The colonists of Massachusetts Bay are not going to be any better at living up to this than any other government in Christendom. (Just ask the Pequot, or at least the ones the New Englanders didn’t burn to death.) In fact, nobody can live up to this, but it’s the mark of a Christlike Christian to know that he’s supposed to.
Winthrop’s future neighbors? Not so much. In fact, one of his ongoing difficulties as governor of the colony is going to be that his charges find him far too lenient. For instance, when one of his fellow Massachusetts Bay magistrates accuses Winthrop of dillydallying on punishment by letting some men who had been banished continue to hang around Boston, Winthrop points out that the men had been banished, not sentenced to be executed. And since they had been banished in the dead of winter, Winthrop let them stay until a thaw so that their eviction from Massachusetts wouldn’t cause them to freeze to death on their way out of town. I can hear the threatening voice-over in his opponent’s attack ad come the next election. John Winthrop: soft on crime.
This leads us to something undeniably remarkable: “A Model of Christian Charity” was not written by a writer or a minister but rather by a governor. It isn’t just a sermon, it is an act of leadership. And even if no one heard it, or no one was listening, it is, at the very least, a glimpse at what the chief executive officer of the Massachusetts Bay Colony believed he and this grumpy few before him were supposed to shoot for come dry land. Two words, he says: “justice and mercy.”

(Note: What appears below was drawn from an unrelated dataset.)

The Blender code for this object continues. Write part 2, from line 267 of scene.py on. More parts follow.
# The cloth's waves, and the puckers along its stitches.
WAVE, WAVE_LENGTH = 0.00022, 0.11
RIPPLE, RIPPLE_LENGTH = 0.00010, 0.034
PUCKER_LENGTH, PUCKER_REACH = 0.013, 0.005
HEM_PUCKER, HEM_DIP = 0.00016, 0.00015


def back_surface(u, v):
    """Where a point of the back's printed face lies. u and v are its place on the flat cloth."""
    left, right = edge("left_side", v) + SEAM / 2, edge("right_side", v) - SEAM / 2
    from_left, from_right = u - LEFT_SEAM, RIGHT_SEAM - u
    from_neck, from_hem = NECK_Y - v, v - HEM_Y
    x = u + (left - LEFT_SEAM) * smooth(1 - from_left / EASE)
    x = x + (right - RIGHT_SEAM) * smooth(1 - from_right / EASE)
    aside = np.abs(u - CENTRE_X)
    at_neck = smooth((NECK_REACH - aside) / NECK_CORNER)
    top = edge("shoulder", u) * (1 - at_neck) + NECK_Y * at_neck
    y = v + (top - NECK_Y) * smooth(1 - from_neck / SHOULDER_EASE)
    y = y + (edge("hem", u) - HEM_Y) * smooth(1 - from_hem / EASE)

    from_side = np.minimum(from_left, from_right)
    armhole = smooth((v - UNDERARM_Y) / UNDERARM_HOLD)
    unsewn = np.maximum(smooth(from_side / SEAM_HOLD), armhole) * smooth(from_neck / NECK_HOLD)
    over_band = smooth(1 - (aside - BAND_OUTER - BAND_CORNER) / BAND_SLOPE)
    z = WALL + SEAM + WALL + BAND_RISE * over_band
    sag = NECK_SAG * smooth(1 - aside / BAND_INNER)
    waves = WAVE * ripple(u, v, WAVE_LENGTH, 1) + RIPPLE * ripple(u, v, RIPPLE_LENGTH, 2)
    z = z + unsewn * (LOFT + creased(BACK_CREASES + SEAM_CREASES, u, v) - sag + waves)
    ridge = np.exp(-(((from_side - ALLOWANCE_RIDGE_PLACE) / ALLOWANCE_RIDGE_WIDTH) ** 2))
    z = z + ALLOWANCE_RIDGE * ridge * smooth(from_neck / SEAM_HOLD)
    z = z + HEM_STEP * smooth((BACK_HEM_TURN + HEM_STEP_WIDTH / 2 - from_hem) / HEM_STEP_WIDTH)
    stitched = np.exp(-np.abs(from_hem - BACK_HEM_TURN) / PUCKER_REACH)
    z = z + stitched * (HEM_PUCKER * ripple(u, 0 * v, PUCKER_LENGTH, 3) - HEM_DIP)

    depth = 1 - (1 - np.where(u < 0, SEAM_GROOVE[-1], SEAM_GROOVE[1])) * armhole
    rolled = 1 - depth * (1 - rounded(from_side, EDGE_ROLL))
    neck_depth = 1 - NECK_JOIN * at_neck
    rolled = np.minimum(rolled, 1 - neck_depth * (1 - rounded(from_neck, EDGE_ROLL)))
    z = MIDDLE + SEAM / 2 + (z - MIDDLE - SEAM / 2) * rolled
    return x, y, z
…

For “a community of perils,” writes Winthrop, “calls for extraordinary liberality.” One cannot help but feel for this man. Here he is, pleading with Puritans to be flexible. In promoting what he calls “enlargement toward others,” Winthrop has clearly thought through the possible pitfalls awaiting them on shore. He is worried about basic survival. He should be. He knows that half the Plymouth colonists perished in the first year. Thus he is reminding them of Christ’s excruciating mandate to share. If thine enemy hunger, feed him.
Winthrop tells them that even if they have next to nothing, their faith commands them to give away everything. “If your brother be in want and you can help him . . . if you love God, you must help him.”

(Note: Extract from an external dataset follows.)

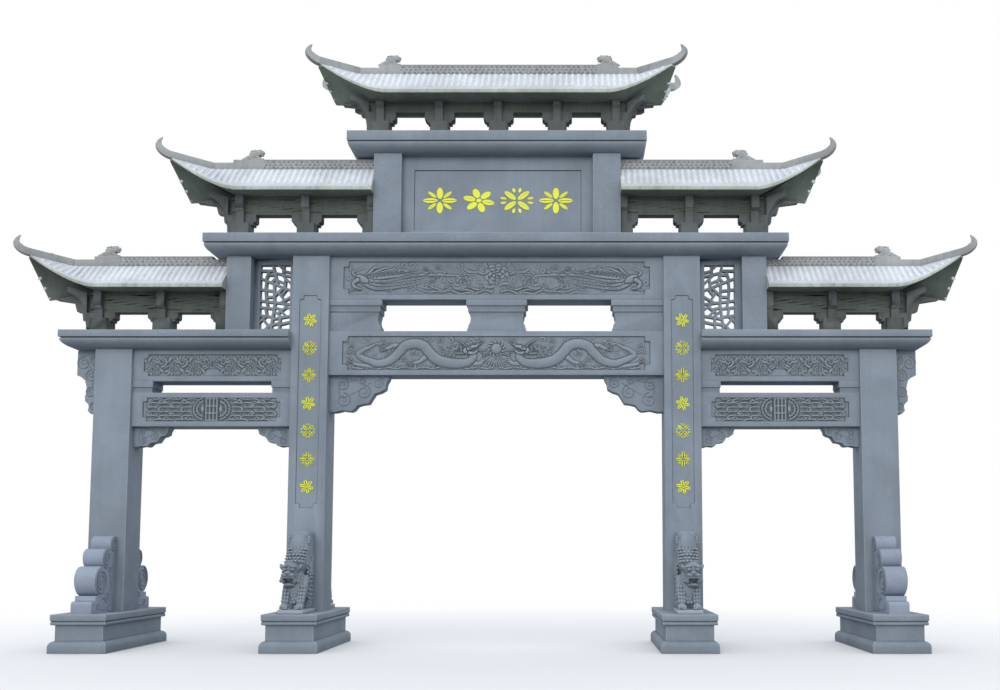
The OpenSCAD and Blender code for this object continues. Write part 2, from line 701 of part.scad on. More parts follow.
module side_roof(t) {
    start = tier_start[t];
    front = corner_eave(t, 1, 1);
    ring = concat(
        [[start, front[0][1], eave_z(t), 0, 0, eave_t]], front, [end_middle(t, 1, 3, 2)],
        turned(front, 1, -1, 6, 4), [[start, -front[0][1], eave_z(t), 6, 4, eave_t]]);
    over = concat([[start, -ridge_w / 2, ridge_z(t)]], ridge_strip(t), [[start, ridge_w / 2, ridge_z(t)]]);
    under = concat([[start, -frieze_d / 2, soffit_z(t)]], soffit_strip(t),
                   [[start, frieze_d / 2, soffit_z(t)]]);
    color(TILE) roof_solid(ring, over, under, false);
}

module top_roof() {
    right = corner_eave(TOP, 3, 2);
    left = turned(right, -1, 1, 5, 3);
    ring = concat([end_middle(TOP, -1, 0, 0)], left, right, [end_middle(TOP, 1, 5, 3)],
                  turned(right, 1, -1, 10, 6), turned(left, 1, -1, 10, 6));
    over = rotated(concat(mirrored(ridge_strip(TOP)), ridge_strip(TOP)), 2);
    under = rotated(concat(mirrored(soffit_strip(TOP)), soffit_strip(TOP)), 1);
    color(TILE) roof_solid(ring, over, under, true);
}

// The main ridge: a tall carved part that starts clear of the cornice above and
// goes on under it at a lower height, on a course that runs on to the plain end
plain_end_l = 390;
module ridge(t, start, carved_start) {
    plain_x = tier_end[t] + ridge_reach[t] - plain_end_l;
    course_h = t == TOP ? hip_h : min(hip_h, ridge_drop[t]);
    low_h = t == TOP ? ridge_h : min(ridge_h, ridge_drop[t]);
    color(RIDGE) translate([0, -ridge_w / 2, ridge_z(t)]) union() {
        translate([carved_start, 0, 0]) cube([plain_x - carved_start, ridge_w, ridge_h]);
        translate([start, 0, 0]) cube([plain_x - start, ridge_w, low_h]);
        translate([start, 0, 0]) cube([ridge_end(t) - start, ridge_w, course_h]);
    }
}

// A hip ridge runs from the ridge's side down to the corner, then curls up as a
// horn. Each station is [middle of its underside, side, up, width, height].
hip_foot_w = 108;
horn_steps = 11;
horn_start = 8;
horn_turn = 140;
horn_heading = 35;
function hip_stations(t) = let (
        flat = [cos(horn_heading), -sin(horn_heading)], foot = corner_top(t),
        rx = horn_reach / (1 - sin(horn_start)), rz = horn_rise[t] / (cos(horn_start) - cos(horn_turn)),
        half = hip_half(t) / norm(hip_half(t)))
    concat(
        [[[ridge_end(t) - ridge_w / 2, -ridge_w / 2, ridge_z(t)], [1, 0, 0], [0, 0, 1], ridge_w, hip_h],
         [foot, [half.x, half.y, 0], [0, 0, 1], hip_foot_w, hip_h]],
        [for (k = [1:horn_steps]) let (
                q = k / horn_steps, a = horn_start + (horn_turn - horn_start) * q,
                out = rx * (sin(a) - sin(horn_start)), rise = rz * (cos(horn_start) - cos(a)),
                up = [-rz * sin(a), rx * cos(a)] / norm([rz * sin(a), rx * cos(a)]))
            [foot + [flat.x * out, flat.y * out, rise], [-flat.y, flat.x, 0],
             [flat.x * up.x, flat.y * up.x, up.y],
             hip_foot_w * (1 - 0.66 * q), hip_h * (1 - 0.88 * pow(q, 4))]]);
module hip_ridge(t) {
    stations = hip_stations(t);
    n = len(stations);
    points = [for (s = stations, c = [[-0.5, 0], [0.5, 0], [0.5, 1], [-0.5, 1]])
        s[0] + s[1] * (c.x * s[3]) + s[2] * (c.y * s[4])];
    skin = [for (i = [0:n - 2], k = [0:3]) let (a = 4 * i + k, b = 4 * i + (k + 1) % 4)
        each [[a, b, b + 4], [a, b + 4, a + 4]]];
    polyhedron(points, concat([[3, 2, 1, 0]], skin, [[4 * n - 4, 4 * n - 3, 4 * n - 2, 4 * n - 1]]));
}
module hip_ridges(t) color(RIDGE) both_sides() both_faces() hip_ridge(t);

// A small beast sits near the end of each ridge's carved part, facing inwards
beast_inset = [624, 720, 568];
beast_w = 110;
beast_tail_l = 230;
BEAST_OUTLINE = [
    [-188, 0], [-150, 36], [-165, 120], [-172, 152], [-108, 196], [-55, 172],
    [5, 182], [58, 168], [68, 116], [40, 70], [95, 52], [118, 34]
];
module beast(t) {
    x = tier_end[t] + ridge_reach[t] - beast_inset[t];
    tail = min(beast_tail_l, beast_inset[t] - plain_end_l);
    translate([x, 0, ridge_z(t) + ridge_h]) rotate([90, 0, 0]) color(RIDGE)
        linear_extrude(beast_w, center = true) polygon(concat(
            BEAST_OUTLINE, [[tail, 12], [tail, 0]]));
}

// ---- The gateway ----

plinth(-outer_x);  // plinth_outer_left
plinth(outer_x);  // plinth_outer_right
plinth(-inner_x);  // plinth_inner_left
plinth(inner_x);  // plinth_inner_right
column(-outer_x, side_cornice_z);  // column_outer_left
column(outer_x, side_cornice_z);  // column_outer_right
inner_column(-inner_x);  // column_inner_left
inner_column(inner_x);  // column_inner_right
color(STONE) both_sides() both_faces() translate([outer_x, 0, 0]) drum_stone();  // drum_stones
color(STONE) both_sides() both_faces() translate([inner_x, 0, 0]) lion();  // lions

both_sides() side_beam(side_low_beam_z, side_low_beam_h);  // side_beams_lower
both_sides() side_beam(side_high_beam_z, side_high_beam_h);  // side_beams_upper
both_sides() both_ends_of_side_bay(side_gap_z)  // side_beam_blocks
    side_beam_block();
color(STONE) both_sides()  // side_corner_brackets
    both_ends_of_side_bay(side_low_beam_z) corner_bracket(side_bracket, INNER_SCALLOPS);
color(STONE) both_sides()  // end_corner_brackets
    translate([outer_x + column_w / 2, 0, side_cornice_z]) corner_bracket(end_bracket, END_SCALLOPS);
both_sides() side_cornice();  // side_cornices

central_beam(central_clear_h, central_low_beam_h);  // central_beam_lower
central_beam(central_high_beam_z, central_high_beam_h);  // central_beam_upper
color(STONE) translate([0, 0, central_clear_h + central_low_beam_h]) {  // central_beam_blocks
        central_block();
        both_sides() translate([-central_bay_w / 2, 0, 0]) central_end_block();
    }
color(STONE) both_sides()  // central_corner_brackets
    translate([central_bay_w / 2, 0, central_clear_h])
        mirror([1, 0, 0]) corner_bracket(central_bracket, INNER_SCALLOPS);

mirror([1, 0, 0]) lattice();  // lattice_left
lattice();  // lattice_right
both_sides() short_post();  // short_posts
color(STONE) cornice(MID, -tier_end[MID], tier_end[MID]);  // middle_cornice
both_sides() plaque_post();  // plaque_posts
plaque_panel();
color(STONE) cornice(TOP, -tier_end[TOP], tier_end[TOP]);  // top_cornice

both_sides() side_roof_brackets(LOW);  // roof_brackets_lower
both_sides() side_roof_brackets(MID);  // roof_brackets_middle
translate([0, 0, seat_z(TOP)]) {  // roof_brackets_top
    roof_bracket(TOP);
    both_sides() translate([corner_bracket_x(TOP) / 2, 0, 0]) roof_bracket(TOP);
    both_sides() translate([corner_bracket_x(TOP), 0, 0]) corner_roof_bracket(TOP);
}
both_sides() frieze(LOW, tier_start[LOW], frieze_end(LOW));  // frieze_lower
both_sides() frieze(MID, tier_start[MID], frieze_end(MID));  // frieze_middle
frieze(TOP, -frieze_end(TOP), frieze_end(TOP));  // frieze_top

mirror([1, 0, 0]) side_roof(LOW);  // roof_lower_left
side_roof(LOW);  // roof_lower_right
mirror([1, 0, 0]) side_roof(MID);  // roof_middle_left
side_roof(MID);  // roof_middle_right
top_roof();  // roof_top
both_sides()  // ridge_lower
    ridge(LOW, tier_start[LOW], tier_end[MID] - moulding_clear * cornice_end_inset[MID]);
both_sides() ridge(MID, tier_start[MID], tier_start[MID]);  // ridge_middle
both_sides() ridge(TOP, 0, 0);  // ridge_top
hip_ridges(LOW);  // hip_ridges_lower
hip_ridges(MID);  // hip_ridges_middle
hip_ridges(TOP);  // hip_ridges_top
both_sides() {  // ridge_beasts
    beast(LOW);
    beast(MID);
    beast(TOP);
}
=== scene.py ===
"""Dresses a three-bay stone memorial gateway: arrises, carving, tiles, gilding and weathering."""
import math

import bmesh
import bpy
import numpy as np
from bpy.props import FloatProperty, FloatVectorProperty, PointerProperty
from bpy.types import Operator, Panel, PropertyGroup
from mathutils import Matrix, Vector
from mathutils.bvhtree import BVHTree


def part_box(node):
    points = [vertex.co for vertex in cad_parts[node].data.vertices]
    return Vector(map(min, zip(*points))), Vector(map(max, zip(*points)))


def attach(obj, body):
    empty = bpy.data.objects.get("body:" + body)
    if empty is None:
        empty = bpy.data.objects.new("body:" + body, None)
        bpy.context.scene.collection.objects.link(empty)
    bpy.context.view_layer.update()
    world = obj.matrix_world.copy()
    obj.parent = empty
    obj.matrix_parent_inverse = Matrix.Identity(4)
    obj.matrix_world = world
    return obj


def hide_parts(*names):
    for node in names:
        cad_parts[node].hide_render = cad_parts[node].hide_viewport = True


bl_info = {
    "name": "Stone Paifang",
    "version": (1, 0, 0),
    "blender": (4, 5, 0),
    "location": "View3D > Sidebar > Paifang",
    "description": "Carved stone, tiles, gilding and weathering for a three-bay memorial gateway",
    "category": "Object",
}

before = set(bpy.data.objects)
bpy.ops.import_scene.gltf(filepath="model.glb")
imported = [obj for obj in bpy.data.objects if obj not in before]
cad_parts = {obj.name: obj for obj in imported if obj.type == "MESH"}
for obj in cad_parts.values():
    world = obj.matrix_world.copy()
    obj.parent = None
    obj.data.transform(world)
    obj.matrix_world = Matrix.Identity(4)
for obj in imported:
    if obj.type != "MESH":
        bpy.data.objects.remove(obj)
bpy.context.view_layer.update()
TIERS = ("lower", "middle", "top")
SIDES = ("left", "right")


# ---- Sizes and colours that a user would change ----

def length(name, description, default):
    return FloatProperty(name=name, description=description, default=default, min=0.0, unit="LENGTH")


def colour(name, description, default):
    return FloatVectorProperty(name=name, description=description, default=default, subtype="COLOR",
                               size=3, min=0.0, max=1.0)


class PaifangSizes(PropertyGroup):
    """Sizes of the finish, in metres."""
    arris: length("Arris", "Width of the worn edge of dressed stone", 0.009)
    fine_arris: length("Fine arris", "Width of the worn edge of small members", 0.006)
    carving_step: length("Carving step", "Spacing of the points of a carved panel", 0.009)
    tile_pitch: length("Tile pitch", "Spacing of the tile rows along an eave", 0.10)
    tile_r: length("Tile radius", "Radius of the round cover tiles", 0.038)
    tile_l: length("Tile length", "Length of a cover tile along its row", 0.24)
    gilding_t: length("Gilding thickness", "How far the gilded ornaments stand off their panel", 0.008)


class PaifangColours(PropertyGroup):
    """Base colours of the finishes."""
    stone: colour("Dressed stone", "Blue-grey granite", (0.220, 0.264, 0.315))
    stone_pale: colour("Worn stone", "Granite on worn arrises and high points", (0.40, 0.43, 0.46))
    # This colour paints the shade in hollows, inner corners and on faces that look down, and also the rain
    # streaks and the darker foot
    stone_shade_and_streaks: colour("Damp stone", "Granite in hollows, joints and rain shadow", (0.075, 0.092, 0.108))
    soffit: colour("Soffit", "Damp, slightly green stone under the roofs", (0.080, 0.094, 0.082))
    support: colour("Roof support", "Grey stone of the brackets under the roofs", (0.112, 0.126, 0.130))
    soffit_dark: colour("Soffit hollows", "Deep shade in the carving under the roofs", (0.022, 0.026, 0.022))
    tile: colour("Tile", "Pale weathered stone tiles", (0.62, 0.655, 0.70))
    tile_grime: colour("Tile grime", "Dirt between the tiles", (0.36, 0.38, 0.40))
    # Also the colour of the round tile ends, where it paints the shade of the scallops along the eave
    lip: colour("Eave lip", "Lichened edge of the eaves", (0.36, 0.40, 0.36))
    ridge: colour("Ridge", "Light grey carved ridge stone", (0.330, 0.345, 0.355))
    gold: colour("Gilding", "Bright yellow paint of the ornaments", (0.80, 0.84, 0.015))


def sizes():
    return bpy.context.scene.paifang_sizes


def colours():
    return bpy.context.scene.paifang_colours


# ---- Making pieces ----

def finished(name, mesh, materials, replaces=(), smooth_angle=35.0):
    """Turns a mesh into a finished piece that rides with the gateway."""
    obj = bpy.data.objects.new(name, mesh)
    bpy.context.scene.collection.objects.link(obj)
    for material in materials:
        mesh.materials.append(material)
    mesh.polygons.foreach_set("use_smooth", [True] * len(mesh.polygons))
    mesh.set_sharp_from_angle(angle=math.radians(smooth_angle))
    mesh.update()
    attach(obj, "root")
    if replaces:
        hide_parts(*replaces)
    return obj


def piece_from(name, bm, materials, replaces=(), smooth_angle=35.0):
    mesh = bpy.data.meshes.new(name)
    bm.to_mesh(mesh)
    bm.free()
    return finished(name, mesh, materials, replaces, smooth_angle)


MERGE_DISTANCE = 1e-5
FLAT_DEGREES = 0.4
# Width of the strip of painted shade bevelled into each inner corner
CORNER_SHADE_WIDTH = 0.008


def merged_node(name):
    """A bmesh of a CAD node with its loose triangles merged into clean faces."""
    bm = bmesh.new()
    bm.from_mesh(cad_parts[name].data)
    bmesh.ops.remove_doubles(bm, verts=bm.verts[:], dist=MERGE_DISTANCE)
    bmesh.ops.dissolve_limit(bm, angle_limit=math.radians(FLAT_DEGREES), verts=bm.verts[:], edges=bm.edges[:])
    return bm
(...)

When John Cotton’s grandson, Cotton Mather, wrote his Ecclesiastical History of New England in 1702, he told a story about Winthrop that I would like to believe is true. In the middle of winter, Boston was low on fuel and a man came to the governor complaining that a “needy person” was stealing from his woodpile. Winthrop mustered the appropriate outrage and requested that the thief come see him, presumably for punishment. According to Mather, Winthrop tells the man,
“Friend, it is a severe winter, and I doubt you are but meanly provided for wood; wherefore I would have you supply yourself at my woodpile till this cold season be over.” And [Winthrop] then merrily asked his friends whether he had not effectually cured this man of stealing his wood.

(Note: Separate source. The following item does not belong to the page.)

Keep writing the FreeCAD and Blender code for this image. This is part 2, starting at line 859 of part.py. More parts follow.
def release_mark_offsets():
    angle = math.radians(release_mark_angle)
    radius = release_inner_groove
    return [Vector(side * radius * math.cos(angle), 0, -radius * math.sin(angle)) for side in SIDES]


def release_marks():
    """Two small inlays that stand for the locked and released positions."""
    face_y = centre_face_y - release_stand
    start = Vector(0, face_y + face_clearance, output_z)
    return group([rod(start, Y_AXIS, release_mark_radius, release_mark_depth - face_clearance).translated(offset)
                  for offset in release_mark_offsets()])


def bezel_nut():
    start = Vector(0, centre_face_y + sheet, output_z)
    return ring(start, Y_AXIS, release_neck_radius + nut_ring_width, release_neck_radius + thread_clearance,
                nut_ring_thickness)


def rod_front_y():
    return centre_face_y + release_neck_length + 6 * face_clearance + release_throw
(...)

If Mather’s story is to be trusted, perhaps Winthrop was winking at Giles Tilleman. Tilleman is the “Cutler of Brussels” Winthrop mentions in “Christian Charity,” along with other “forefathers in times of persecution” he would have heard of while reading John Foxe’s Book of Martyrs, a popular compendium of the lives of Protestants who had been burned to death by Catholics for their beliefs. According to Foxe, when Tilleman saw the large pile of kindling that was to be used to burn him alive, he asked his executioner if most of the wood “might be given to the poor, saying, ‘A small quantity will suffice to consume me.’ ”
In “Christian Charity,” Winthrop asserts, “ There is a time also when Christians . . . must give beyond their ability.”
Winthrop asserts, “ There is a time when a Christian must sell all and give to the poor, as they did in the Apostles’ times.” (It is so curious that this sermon, in my lifetime, would become so identified with the Communist-hating, Communist-baiting Ronald Reagan, considering Winthrop just proclaimed that a follower of Christ must be willing to renounce property. Utter Commie talk.)
After the Old Testament Israelites, the colonists’ second-favorite biblical role models a
re the first-century churches founded by Christ’s apostles and the missionary Paul. The small, local nature of churches such as those at Corinth and Ephesus is where the Puritans get their Congregationalist critique of Catholicism and the Church of England’s Catholic power structure, in which local parishes are beholden to the dictates and whims of faraway bishops. In a Congregationalist church, the church members are answerable only to one another.
Winthrop quotes Corinthians. Which is to say, he quotes Paul’s letter to the Corinth church admonishing the congregation to stop its bickering and heed Christ’s words of love. Winthrop surely knows that the men and women before him heading to the boondocks of English territory are at least as capable of squabbling as any congregation in the provinces of Rome.
“Christ and his church make one body,” Winthrop says, paraphrasing Paul (1 Corinthians 12:13-14: “For by one Spirit are we all baptized into one body. . . . For the body is not one member, but many”). Furthermore, claims Winthrop, “The ligaments of this body which knit together are love.” Then he quotes Paul’s letter to another church, in Galatia, “Bear ye one another’s burdens and so fulfill the law of Christ.”
This body of Christ, connected with the ligaments of love, is not merely pretty poetry or spiritual mumbo jumbo to Winthrop and his people. It is a “bond of marriage between Him and us.” Which is to say it is a contract. Remember, Winthrop was a lawyer. That might be why the final paragraphs of “Christian Charity,” the ones that will be the most quoted later on, are the most profound. Given the task of outlining a binding legal pact between Massachusetts and God, Winthrop comes alive. “We are,” he writes, “entered into covenant with Him for this work.”